Chaque assujetti à la TVA doit déposer une déclaration tous les mois ou tous les trimestres en fonction de son chiffre d’affaires, et verser un montant de TVA au fisc. Il existe nombre de circonstances, temporaires ou structurelles, où un assujetti doit récupérer un montant supérieur à ce qu’il doit payer à l’administration. Ces remboursements TVA atteignent des sommes énormes. En 2016, ce sont plus de 13 milliards d’euros qui ont ainsi été restitués, alors que les recettes nettes de TVA de l’Etat s’élevaient à 28 milliards. Il est donc essentiel pour le fisc de contrôler si ces remboursements se font sans préjudice pour le Trésor ni inégalité de traitement pour le contribuable.
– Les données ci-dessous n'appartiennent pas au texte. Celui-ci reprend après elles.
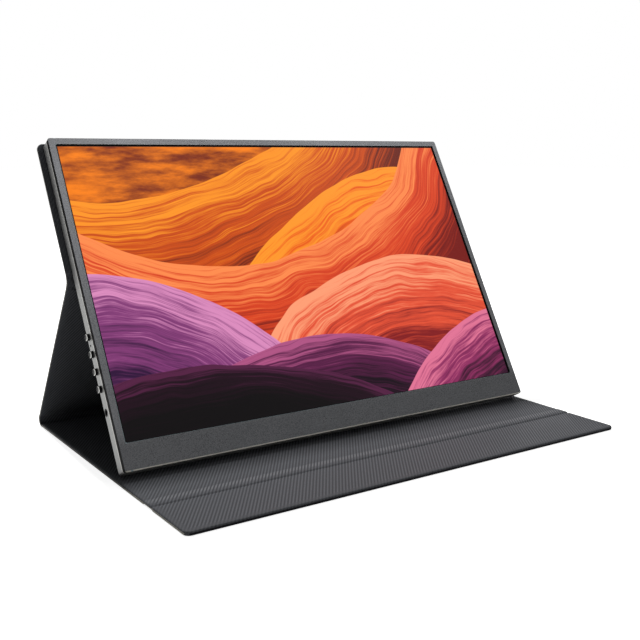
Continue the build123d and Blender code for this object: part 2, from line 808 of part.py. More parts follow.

La Cour des comptes a remis, en mars dernier, un rapport sur le sujet. Son constat : le système fonctionne plutôt bien, excepté quelques problèmes au niveau de l’intégration de banques de données, de la transparence entre services et une politique plus tolérante de certains contrôleurs pour autoriser les entreprises à obtenir un remboursement mensuel plutôt que trimestriel. Pas de quoi fouetter un chat… Mais, au Réseau pour la justice fiscale (RJF), on juge ce rapport – d’ailleurs avalisé par le ministre des Finances sans la moindre remarque – fort accommodant. Un expert nous explique que le document est pauvre en chiffres, contrairement aux pratiques habituelles de la Cour.

 » Il y a de grosses lacunes sur les contrôles effectifs et leurs rendements « , s’étonne Victor Serge,/ du RJF, qui donne un exemple : la Cour des comptes n’a visiblement pas interrogé le SPF Finances quant au nombre de contrôles effectués sur les restitutions TVA trimestrielles qui concernent les PME et la grande majorité des entreprises. La Cour se contente de répertorier le nombre de dossiers sélectionnés en vue d’un contrôle et non le nombre de contrôles eux-mêmes.

Or, les statistiques fiscales que nous avons consultées montrent qu’en 2014 et 2015, seulement 25 % des dossiers sélectionnés ont été contrôlés et moins de 6 % en 2016, l’année de la réorganisation du fisc, qui a vu les services classiques TVA absorbés dans des unités communes avec les services ISR (impôt sur les revenus). Une réorganisation qui pose question pour le sujet qui nous occupe. En effet, jusqu’en 2015, les objectifs du SPF Finances en matière de contrôle des crédits TVA étaient bien respectés. En 2016, ceux-ci chutent drastiquement, à moins de 20 % de l’objectif, puis reprennent un peu de couleurs en 2017, sans atteindre les niveaux antérieurs à la réorganisation. Résultats : en 2014, 35 millions d’euros de crédits TVA ont été rejetés et, en 2016, seulement 6 millions.

Est-ce dû à un problème d’affectation du personnel formé pour ce contentieux ? Le rapport de la Cour des comptes est muet sur ce point. Or, comme nous le précise Aubry Mairiaux, président de l’UNSP-Finances, les syndicats demandent depuis des mois d’avoir des données précises sur le nombre d’agents TVA subsistant dans les unités de gestion et de contrôle de l’administration. En vain. De bonne source, on sait que les unités de contrôle du pilier PME manquent cruellement d’agents TVA. Autre précision : les 7 230 assujettis bénéficiant d’une autorisation de remboursement mensuel (principalement des grandes entreprises) ne font l’objet d’aucun contrôle particulier.